Futu's Fintech Gambit in a Competitive Brokerage Race
In the hyper-competitive fintech brokerage space, speed to market is a critical differentiator. Futu's announcement that its Futubull and Moomoo platforms would support the new Nasdaq options on day one is a clear strategic play to attract and retain sophisticated, active traders. While other major brokers like Interactive Brokers were also prepared for the launch, Futu's aggressive marketing, including a celebratory livestream with Nasdaq executives, underscores its ambition to be seen as a leader in derivatives trading.
This push aligns with the firm's explosive growth in this segment. In 2025, overall U.S. stock options trading volume on the Futu platform surged 86% year-on-year, demonstrating a massive global appetite. By being an early adopter, the company caters directly to this user base, which increasingly demands advanced tools and immediate access to new products.
To support traders navigating this more complex environment, Futu highlights its suite of built-in tools. The platform's 'Options Chain' provides real-time data on premiums, volume, and key risk metrics known as 'the Greeks,' while an 'Options Price Calculator' allows users to model potential price changes. These tools are becoming essential, not just value-added features, as the pace of trading accelerates.
Jeff Shi, Regional Director at Futu Securities, pointed to investor behavior during recent downturns as evidence of this trend. "On October 10 last year, when U.S. stocks experienced a sharp decline, the Futubull platform recorded its all-time highest options trading volume in the Hong Kong market," Shi stated. "This shows that, rather than retreating in the face of market fluctuations, investors are actively using options to manage risk proactively."
Navigating the Risks: Regulators and Brokers on High Alert
While the new expirations offer significant opportunities, they were not introduced without scrutiny. During the SEC's public comment period, concerns were raised about the potential for increased market risk and the operational strain on broker-dealers. Industry groups like the Securities Industry and Financial Markets Association (SIFMA) supported the proposal but recommended a cautious, limited rollout to allow firms time to adapt their risk management systems.
Key concerns include the potential for increased "pin risk," where a stock's price closes exactly at an option's strike price, creating uncertainty and potential losses for traders. The increased frequency of expirations also places a heavier burden on brokerage back-office and middle-office teams, who must now process settlements and assignments three times a week for these securities.

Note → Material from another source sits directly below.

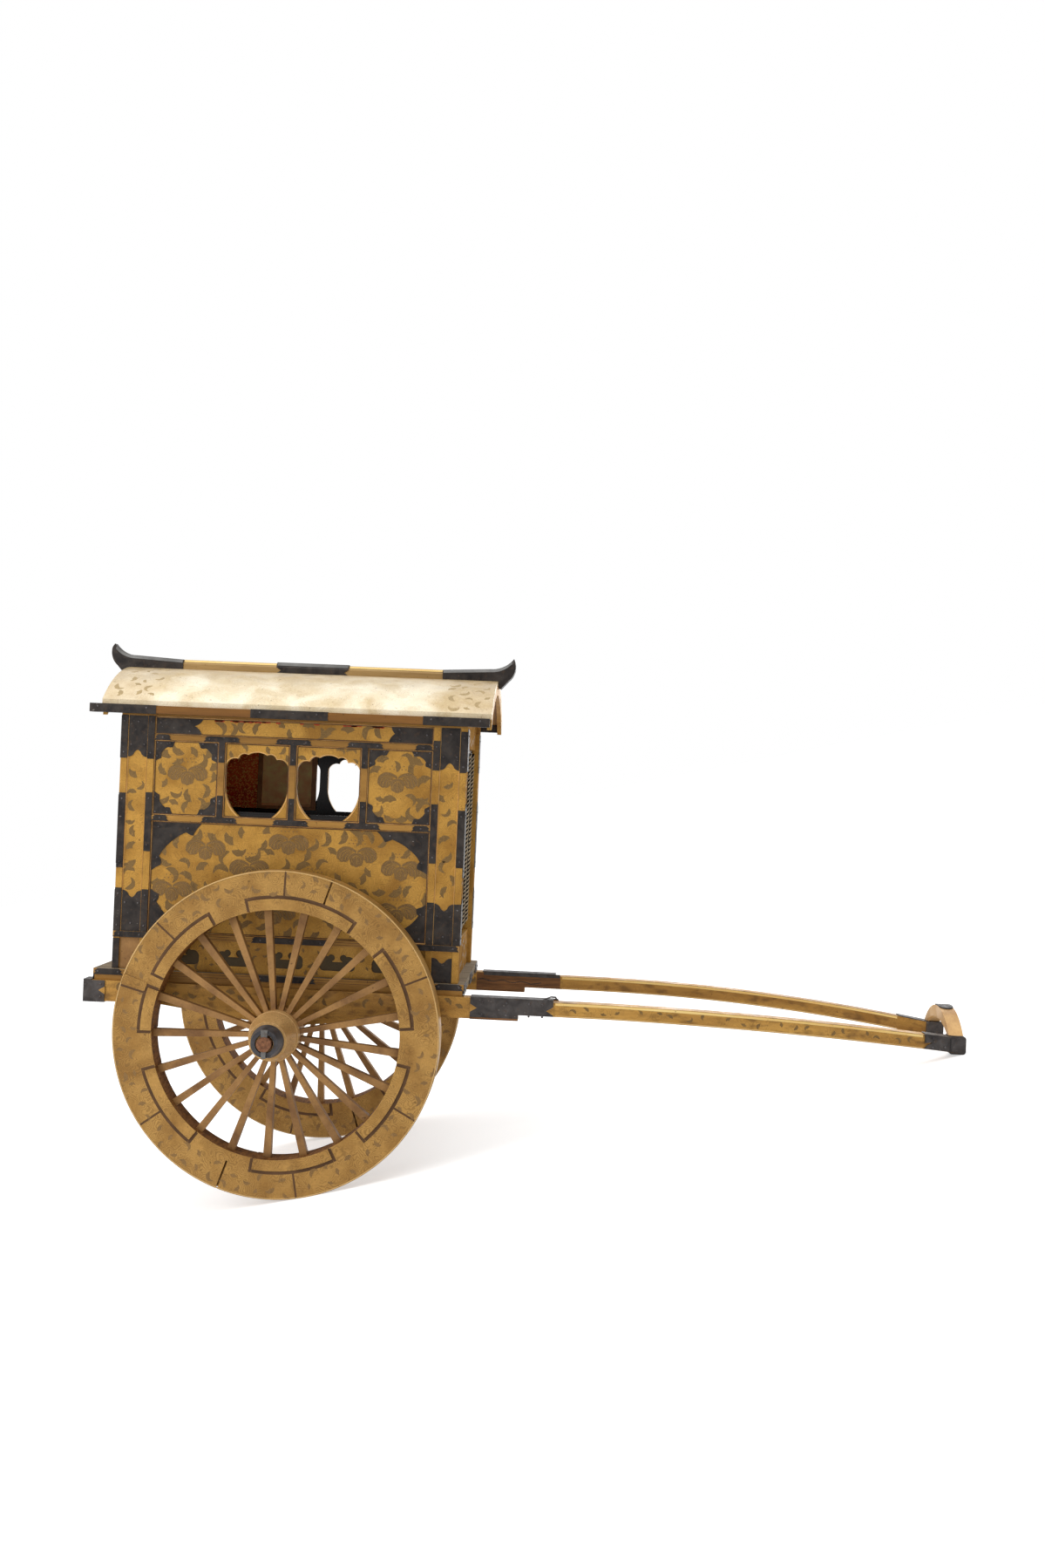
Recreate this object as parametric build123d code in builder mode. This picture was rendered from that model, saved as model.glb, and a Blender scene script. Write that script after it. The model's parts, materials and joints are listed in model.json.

Regulators and Nasdaq have countered that the stringent eligibility criteria for the underlying stocks, combined with existing market surveillance programs, provide a robust framework for managing these risks. They argue that more frequent expirations can actually improve the market by providing more precise hedging tools and potentially lowering the cost of portfolio protection. However, the onus remains on both brokers to maintain robust systems and on individual traders to fully understand the heightened risks of rapid time decay and volatility that accompany short-term options. The new era of options trading is here, and it demands a higher level of diligence from all participants.